At present, environments which care about file descriptor leakage implement the second approach. OpenJDK 6 and 7 are among them.

Dealing with the select Limit

By default, a user is allowed to open only 1024 files in a single process, but the system administrator can easily change this limit (which is necessary for busy network servers). However, there is another restriction which is more difficult to overcome.

The select function only supports a maximum of FD_SETSIZE file descriptors (that is, the maximum permitted value for a file descriptor is FD_SETSIZE - 1, usually 1023.) If a process opens many files, descriptors may exceed such limits. It is impossible to query such descriptors using select.

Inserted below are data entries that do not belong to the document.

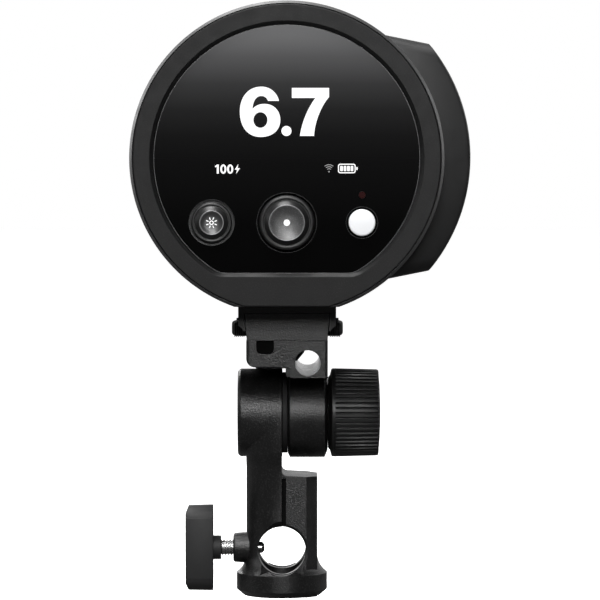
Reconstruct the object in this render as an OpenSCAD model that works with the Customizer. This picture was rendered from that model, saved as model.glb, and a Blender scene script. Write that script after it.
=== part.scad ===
// Battery monolight on a tilting stand bracket. Millimetres, +Z up.
// Origin: mouth of the stand socket. The control panel faces -Y, the lamp fires towards +Y.

/* [Head] */
// sideways offset of the head axis from the stand socket
head_x = 1.9; // [1:0.1:2.6]
// height of the head axis above the stand socket
head_z = 149.8; // [148.8:0.2:153]
// outer radius of the collar round the control panel
collar_r = 51.3; // [51.2:0.05:52]
// outer radius of the housing tube
body_r = 50.2; // [50:0.1:50.5]
// depth of the flat under the head, below its axis
belly = 48.4; // [48.2:0.1:48.6]
// wall thickness of the housing
wall = 2.2; // [2:0.1:2.4]
// rear face of the panel ring
rear_y = -60; // [-62:0.5:-60]
// outer radius of the smooth barrel that takes light shapers
barrel_r = 49.2; // [49:0.1:49.3]
// length of the smooth barrel
barrel_length = 47; // [46:1:50]

/* [Control panel] */
// radius of the panel ring at its outer seam
ring_r = 50.3; // [50:0.1:50.35]
// radius of the window in the panel ring
window_r = 44.7; // [44.5:0.05:45]
// depth of the flat edge of that window, below the axis
window_flat = 38.5; // [38.3:0.1:38.8]
// radius of the panel glass
glass_r = 43.4; // [43.2:0.05:43.6]
// depth of the glass's flat lower edge, below the axis
glass_flat = 37.5; // [37.2:0.1:37.5]
// depth of the row of controls, below the axis
controls_drop = 20.9; // [20:0.1:21.2]
// sideways distance of both small buttons from the dial
buttons_side = 24.5; // [24:0.1:25]
// radius of the dial
dial_r = 9.1; // [8.8:0.1:9.2]
// radius of the modelling light button
light_button_r = 6.8; // [6.4:0.1:6.9]
// radius of the test button
test_button_r = 4.4; // [4.2:0.1:4.6]

/* [Battery] */
// outer radius of the battery's curved side
battery_r = 58.3; // [58:0.1:59]
// half height of the battery where it meets the head
battery_half = 40.5; // [40.3:0.1:41.2]
// distance of the battery seat from the head axis
bay_x = 28.5; // [28.4:0.05:28.6]
// rear end of the battery bay
bay_y0 = -37.6; // [-38:0.1:-37.4]
// front end of the battery bay
bay_y1 = 47.6; // [47.5:0.1:48]
// radius of a cell
cell_r = 9.1; // [9:0.05:9.1]
// length of a cell
cell_length = 65; // [64:0.5:65]

/* [Dock] */
// half width of the dock rail under the head
rail_half = 16.35; // [16.2:0.05:16.5]
// half width of the carriage at its top
carriage_top = 14.25; // [14:0.05:14.3]
// half width of the carriage at its foot
carriage_foot = 13.5; // [13.3:0.05:13.6]
// half length of carriage and bracket
bracket_half = 29; // [28:0.5:29]
// radius of the umbrella bore
umbrella_r = 4.3; // [4.2:0.05:4.35]

/* [Tilt joint] */
// height of the tilt axis
tilt_z = 62.3; // [62:0.1:62.6]
// radius of the fixed drum on the stand arm
fixed_drum_r = 15; // [14.8:0.1:15.1]
// radius of the tilting drum on the bracket
tilting_drum_r = 15.25; // [15:0.05:15.3]
// radius of the tilt lock knob
knob_r = 15.1; // [14.8:0.1:15.2]
// number of grip ribs on the knob
knob_ribs = 54; // [48:1:56]

/* [Stand arm] */
// radius of the column and arm
arm_r = 12.1; // [12:0.05:12.3]
// radius of the foot flange
flange_r = 15.45; // [15:0.05:15.6]
// radius of both stud sockets
socket_r = 8.15; // [8.1:0.01:8.2]
// depth of the upright stud socket
socket_depth = 34; // [33:0.5:35]
// height of the cross socket and the clamp screw
cross_z = 16; // [16:0.1:16.2]
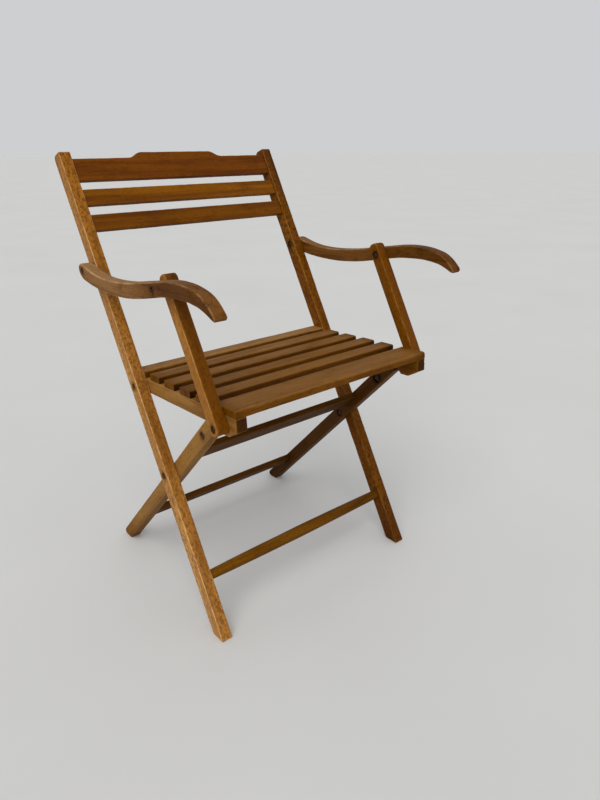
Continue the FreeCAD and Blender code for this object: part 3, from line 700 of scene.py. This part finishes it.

If a library which creates many file descriptors is used in the same process as a library which uses select, at least one of them needs to be changed. Calls to select can be replaced with calls to poll or another event handling mechanism. Replacing the select function is the recommended approach.

Alternatively, the library with high descriptor usage can relocate descriptors above the FD_SETSIZE limit using the following procedure.

  • Create the file descriptor fd as usual, preferably with the O_CLOEXEC flag.

  • Before doing anything else with the descriptor fd, invoke:

	  int newfd = fcntl(fd, F_DUPFD_CLOEXEC, (long)FD_SETSIZE);
  • Check that newfd result is non-negative, otherwise close fd and report an error, and return.

  • Close fd and continue to use newfd.

The new descriptor has been allocated above the FD_SETSIZE. Even though this algorithm is racy in the sense that the FD_SETSIZE first descriptors could fill up, a very high degree of physical parallelism is required before this becomes a problem.